NCPA - National Center for Policy Analysis

New Teacher Evaluation Reforms in New York

April 27, 2015

Since 2009, more than 40 states have rewritten their teacher evaluation policies. Many schools struggled to implement them because school systems have neglected to manage classroom instruction for decades. New York Governor Andrew Cuomo re-ignited the controversy by including a second round of teacher evaluation reforms in his budget this year.

Under the new law in New York, the length of the probationary period will be lengthened from three to four years and no teacher rated "ineffective" in their fourth year would be able to earn tenure. Such a standard would have a number of advantages:

  • It reminds principals that a promotion decision involves a choice between two teachers - the probationary teacher and an anonymous novice.
  • It would be a self-adjusting standard: If classroom observation scores become inflated or if the quality of those willing to enter teaching were to decline (or rise), the threshold for tenure would adjust accordingly.
  • By relying on the scores given by external observers, the tenure decision would no longer be at the sole discretion of the local principal.

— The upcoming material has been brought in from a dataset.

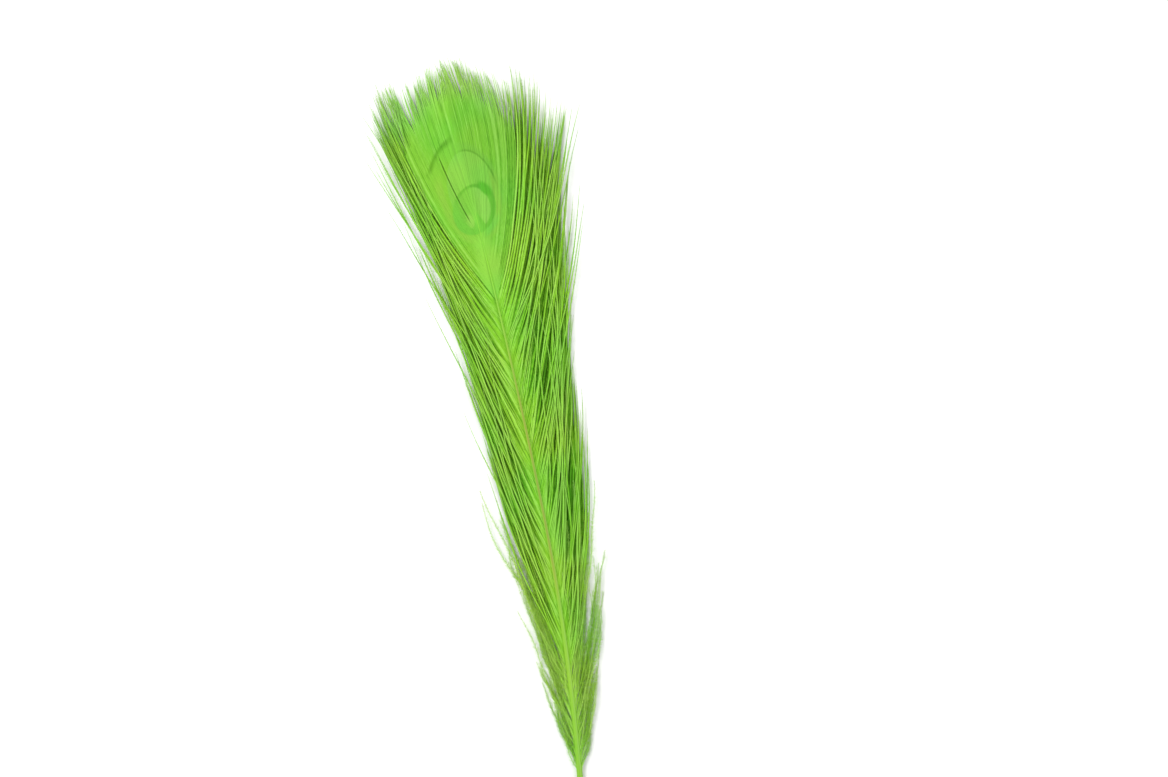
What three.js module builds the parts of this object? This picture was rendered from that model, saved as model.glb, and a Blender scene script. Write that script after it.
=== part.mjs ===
// A peacock's eye feather, bleached and dyed, lying on its back on a flat surface.
//
// Millimetres, +Z up. The shaft runs along +Y from its cut end to the eye, and the front of the
// feather faces +Z. The origin is at the centre of the feather's footprint, on the surface.
//
// Every barb is a filament of its own that strips off the shaft, and there are several hundred.
// So each row of barbs is given here as three flat solids that reach the tips of its barbs: the
// short soft barbs at the foot, the long loose barbs, called herl, and the barbs that close up
// into the eye. Their outlines come from one growth law.
import * as THREE from "three";

// Lengths along the shaft, from the cut end of the quill.
const BARE_QUILL = 40;
const FLUFF_END = 92;
const HERL_END = 279;
const SHAFT_LENGTH = 326;
const FEATHER_LENGTH = 400;

// The growth law: how long a barb is, and how many degrees it leans away from the shaft, for each
// place on the shaft. The lower barbs run close to the shaft. Under the eye the right row splays out
// further than the left one, and the barbs that hold the eye curl back in at their tips.
const LEFT = -1;
const RIGHT = 1;
const ROOTS = [BARE_QUILL, 66, FLUFF_END, 150, 215, 250, HERL_END, 295, 312, 321, SHAFT_LENGTH];
const BARB_LENGTH = [34, 78, 106, 128, 138, 134, 116, 106, 89, 80, 74];
const LEAN_AT_ROOT = {
  [LEFT]: [18, 17, 16, 15, 16, 23, 28, 26, 18, 9, 0],
  [RIGHT]: [20, 19, 18, 19, 23, 29, 28, 24, 16, 8, 0],
};
const LEAN_AT_TIP = {
  [LEFT]: [8, 7, 6, 5, 8, 11, 3, -1, -5, -3, 0],
  [RIGHT]: [9, 8, 8, 10, 17, 22, 6, -5, -5, -3, 0],
};

// The shaft: half widths, and the height of its middle over the surface, at places along it.
const SHAFT = {
  at: [0, BARE_QUILL, 120, 200, 270, 305, SHAFT_LENGTH],
  radius: [1.6, 1.55, 1.3, 1.0, 0.65, 0.4, 0.2],
  height: [1.6, 1.6, 1.9, 2.5, 2.9, 2.9, 2.6],
};
const SHAFT_SIDES = 12;
const SHAFT_STEPS = 48;
const SHAFT_FLATTENING = 0.94;
const GROOVE_DEPTH = 0.45;
const GROOVE_EDGE = -0.8;

// The feather sways: it bends to the left from one place on, and its foot bends to the left too,
// below another. The distances are what each bend comes to at the feather's tip and at its foot.
const BEND_START = 150;
const BEND = 10;
const FOOT_BEND_START = 170;
const FOOT_BEND = 12;

// Each row's solids are thickest along the shaft and thin out over this distance from it.
const HEIGHT_AT_SHAFT = 4;
const HEIGHT_AT_TIPS = 1.2;
const THINS_OVER = 45;
const GAP = 0.3;
const BARB_STEPS = 8;
const ROOT_STEP = 8;

// The value in a table at a place between its entries.
function read(places, values, place) {
  const next = Math.max(1, places.findIndex((p) => p >= place));
  const share = (place - places[next - 1]) / (places[next] - places[next - 1]);
  return THREE.MathUtils.lerp(values[next - 1], values[next], THREE.MathUtils.clamp(share, 0, 1));
}

// The points along one barb, from its root on a straight shaft to its tip. They can be moved
// outwards, square to the barb, to keep clear of the next solid.
function barb(root, side, outwards = 0) {
  const step = read(ROOTS, BARB_LENGTH, root) / BARB_STEPS;
  const leanAtRoot = read(ROOTS, LEAN_AT_ROOT[side], root);
  const leanAtTip = read(ROOTS, LEAN_AT_TIP[side], root);
  const point = new THREE.Vector2(0, root);
  const points = [];
  for (let i = 0; i < BARB_STEPS; i++) {
    const degrees = THREE.MathUtils.lerp(leanAtRoot, leanAtTip, (i + 0.5) / BARB_STEPS);
    const lean = THREE.MathUtils.degToRad(degrees);
    const along = new THREE.Vector2(side * Math.sin(lean), Math.cos(lean));
    const across = new THREE.Vector2(side * Math.cos(lean), -Math.sin(lean));
    point.addScaledVector(along, step);
    points.push(point.clone().addScaledVector(across, outwards));
  }
  return points;
}

// Places along the shaft from one to another, evenly spaced.
function placesBetween(first, last) {
  const count = Math.max(2, Math.round((last - first) / ROOT_STEP));
  return Array.from({ length: count + 1 }, (_, i) => THREE.MathUtils.lerp(first, last, i / count));
}

// How far a bend that starts at one place, and comes to an amount at its end, moves another place.
function bendBy(amount, start, end, place) {
  return amount * Math.max(0, (place - start) / (end - start)) ** 2;
}

// How far the feather's middle line is moved sideways at a place along it.
function swayAt(y) {
  return -bendBy(BEND, BEND_START, FEATHER_LENGTH, y) - bendBy(FOOT_BEND, FOOT_BEND_START, 0, y);
}

// Moves every vertex sideways with the feather's sway.
function sway(geometry) {
  const position = geometry.getAttribute("position");
  for (let i = 0; i < position.count; i++) {
    position.setX(i, position.getX(i) + swayAt(position.getY(i)));
  }
  return geometry;
}

// The quill and the rachis, which grew as one tapering piece, with a groove down its back above the quill.
function makeShaft() {
  const geometry = new THREE.CylinderGeometry(1, 1, SHAFT_LENGTH, SHAFT_SIDES, SHAFT_STEPS);
  geometry.rotateY(Math.PI / SHAFT_SIDES);
  const position = geometry.getAttribute("position");
  for (let i = 0; i < position.count; i++) {
    const along = THREE.MathUtils.clamp(position.getY(i) + SHAFT_LENGTH / 2, 0, SHAFT_LENGTH);
    const radius = read(SHAFT.at, SHAFT.radius, along);
    const groove = THREE.MathUtils.smoothstep(along, BARE_QUILL, FLUFF_END) * GROOVE_DEPTH;
    const aroundX = position.getX(i);
    const aroundZ = position.getZ(i);
    const inGroove = aroundZ < GROOVE_EDGE ? groove * (1 - Math.abs(aroundX)) : 0;
    position.setXYZ(
      i,
      aroundX * radius,
      along,
      read(SHAFT.at, SHAFT.height, along) + (aroundZ * SHAFT_FLATTENING + inGroove) * radius,
    );
  }
  return sway(geometry);
}

// The outline of the barbs rooted from one place to another on one side. It is clear of the shaft,
// of the solids below and above, and of the other side's barbs beyond the shaft's tip.
function outline(first, last, side) {
  const besideShaft = (y) => (y < SHAFT_LENGTH ? read(SHAFT.at, SHAFT.radius, y) : 0) + GAP;
  const tips = placesBetween(first, last).slice(1, -1).reverse();
  const lowest = barb(first, side, -GAP / 2).filter((point) => Math.abs(point.x) > besideShaft(point.y));
  const points = [
    ...placesBetween(first + GAP, last - GAP).map((y) => new THREE.Vector2(0, y)),
    ...barb(last, side, GAP / 2),
    ...tips.map((root) => barb(root, side).at(-1)),
    ...lowest.reverse(),
  ];
  for (const point of points) {
    point.x = side * Math.max(Math.abs(point.x), besideShaft(point.y));
  }
  return new THREE.Shape(side === RIGHT ? points.reverse() : points);
}

// One flat solid for a stretch of one row of barbs.
function makeRow(first, last, side) {
  const options = { depth: HEIGHT_AT_SHAFT, bevelEnabled: false, steps: 1 };
  const geometry = new THREE.ExtrudeGeometry(outline(first, last, side), options);
  const position = geometry.getAttribute("position");
  for (let i = 0; i < position.count; i++) {
    if (position.getZ(i) === 0) continue;
    const away = Math.min(1, Math.abs(position.getX(i)) / THINS_OVER);
    position.setZ(i, THREE.MathUtils.lerp(HEIGHT_AT_SHAFT, HEIGHT_AT_TIPS, away));
  }
  return sway(geometry);
}

const hornMaterial = new THREE.MeshStandardMaterial({ color: 0xa9a857, roughness: 0.42, metalness: 0 });
const herlMaterial = new THREE.MeshStandardMaterial({ color: 0x7cc832, roughness: 0.7, metalness: 0 });
const eyeMaterial = new THREE.MeshStandardMaterial({ color: 0x74d048, roughness: 0.6, metalness: 0 });
const fluffMaterial = new THREE.MeshStandardMaterial({ color: 0x9bd860, roughness: 0.85, metalness: 0 });

function named(name, geometry, material) {
  const mesh = new THREE.Mesh(geometry, material);
  mesh.name = name;
  return mesh;
}

const feather = new THREE.Group();
feather.add(named("shaft", makeShaft(), hornMaterial));
for (const [sideName, side] of [["left", LEFT], ["right", RIGHT]]) {
  feather.add(named("fluff_" + sideName, makeRow(BARE_QUILL, FLUFF_END, side), fluffMaterial));
  feather.add(named("herl_" + sideName, makeRow(FLUFF_END, HERL_END, side), herlMaterial));
  feather.add(named("eye_" + sideName, makeRow(HERL_END, SHAFT_LENGTH, side), eyeMaterial));
}

// The origin goes to the centre of the footprint.
const footprint = new THREE.Box3().setFromObject(feather, true);
const middle = footprint.getCenter(new THREE.Vector3());
feather.position.set(-middle.x, -middle.y, -footprint.min.z);

export default feather;
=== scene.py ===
# %% [markdown]
# # A peacock's eye feather, barb by barb
#
# A feather is a shaft with two rows of barbs. Each barb is a flat filament, edged on both sides with
# much finer filaments called barbules. Near the foot the barbs are soft fluff. Higher up they are
# long and loose, and fly tiers call them herl. Around the shaft's tip they lie edge to edge and
# close up into the eye. This one was bleached and then dyed lime green, so the eye's rings are faint.
#
# The frame holds a flat solid for each stretch of each row. Here those solids give way to the barbs
# themselves: the shaft is modelled by hand with operators, and the barbs, which are far too many
# for that, are joined meshes made from arrays.

# %% Load the frame
import math
from types import SimpleNamespace

import bmesh
import bpy
import numpy as np
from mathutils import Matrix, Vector


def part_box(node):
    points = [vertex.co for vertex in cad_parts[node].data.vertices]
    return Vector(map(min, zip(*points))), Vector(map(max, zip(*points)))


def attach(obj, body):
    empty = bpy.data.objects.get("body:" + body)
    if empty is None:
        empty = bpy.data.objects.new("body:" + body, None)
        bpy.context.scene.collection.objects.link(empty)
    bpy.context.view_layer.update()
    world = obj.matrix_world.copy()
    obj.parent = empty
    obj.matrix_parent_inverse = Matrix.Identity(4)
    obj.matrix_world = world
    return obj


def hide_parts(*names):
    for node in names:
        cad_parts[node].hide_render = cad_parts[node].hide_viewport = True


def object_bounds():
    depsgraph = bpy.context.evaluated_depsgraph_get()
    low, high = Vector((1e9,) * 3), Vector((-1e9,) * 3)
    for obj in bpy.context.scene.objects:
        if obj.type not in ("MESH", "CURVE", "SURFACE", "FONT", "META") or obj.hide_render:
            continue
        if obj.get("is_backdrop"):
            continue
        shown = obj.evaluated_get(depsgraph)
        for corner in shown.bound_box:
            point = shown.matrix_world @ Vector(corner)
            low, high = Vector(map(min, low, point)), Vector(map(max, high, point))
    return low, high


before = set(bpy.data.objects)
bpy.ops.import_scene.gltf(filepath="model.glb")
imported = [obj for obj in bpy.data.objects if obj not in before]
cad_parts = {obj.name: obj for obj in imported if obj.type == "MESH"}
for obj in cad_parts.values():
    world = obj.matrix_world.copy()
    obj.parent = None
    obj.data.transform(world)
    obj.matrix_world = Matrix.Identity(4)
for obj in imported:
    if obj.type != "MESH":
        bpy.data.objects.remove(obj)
cad_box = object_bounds()
rng = np.random.default_rng(1528)
print("CAD box, mm:", [round(1000 * (hi - lo), 1) for lo, hi in zip(*cad_box)])

# %% [markdown]
# # Where the feather lies
#
# All the growing is worked out in millimetres, on a straight feather whose quill is cut off at y = 0
# and whose shaft runs up the Y axis. Two small moves put that feather in its place: a sway, which
# bends both ends of the feather to the left, and a shift to where the frame has the shaft.

# %% The feather's place and its sway
MM = 0.001
FEATHER_LENGTH, SHAFT_LENGTH = 400.0, 326.0
BEND_START, BEND = 150.0, 10.0
FOOT_BEND_START, FOOT_BEND = 170.0, 12.0
BARE_QUILL, QUILL_RADIUS = 40.0, 1.6
SHAFT_AT = [0, BARE_QUILL, 120, 200, 270, 305, SHAFT_LENGTH]
SHAFT_RADIUS = [QUILL_RADIUS, 1.55, 1.3, 1.0, 0.65, 0.4, 0.2]
SHAFT_HEIGHT = [1.6, 1.6, 1.9, 2.5, 2.9, 2.9, 2.6]


def bend_by(amount, start, end, place):
    return amount * np.clip((place - start) / (end - start), 0, None) ** 2


def sway(place):
    """How far the feather's middle line has moved sideways at a place along it."""
    towards_tip = bend_by(BEND, BEND_START, FEATHER_LENGTH, place)
    return -towards_tip - bend_by(FOOT_BEND, FOOT_BEND_START, 0.0, place)


def shaft_radius(place):
    return np.interp(place, SHAFT_AT, SHAFT_RADIUS)


along_shaft = np.arange(SHAFT_LENGTH)
shaft_reach = (sway(along_shaft) + shaft_radius(along_shaft)).max()
shaft_low, shaft_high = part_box("shaft")
PLACE = np.array([shaft_high.x / MM - shaft_reach, shaft_low.y / MM, 0.0])
print("the quill's cut end is at", PLACE.round(2), "mm; the tip sways by", sway(FEATHER_LENGTH), "mm")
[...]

Also, rather than focusing solely on a teacher\'s performance during the most recent academic year, the teacher evaluation system should allow tenured teachers to accumulate a longer-term track record of excellence. It frees up teachers with a strong track record to separate their own interests from those of their weakest colleagues as well as recognizes the importance of talent and accumulated skill.

The new law also allows teachers to submit videos to an external observer in lieu of in-person classroom observations. Giving teachers control of a camera, the opportunity to watch themselves teach, and allowing them to discuss their videos with external observers, peers and supervisors will provide a more effective mirror than any observer\'s written notes.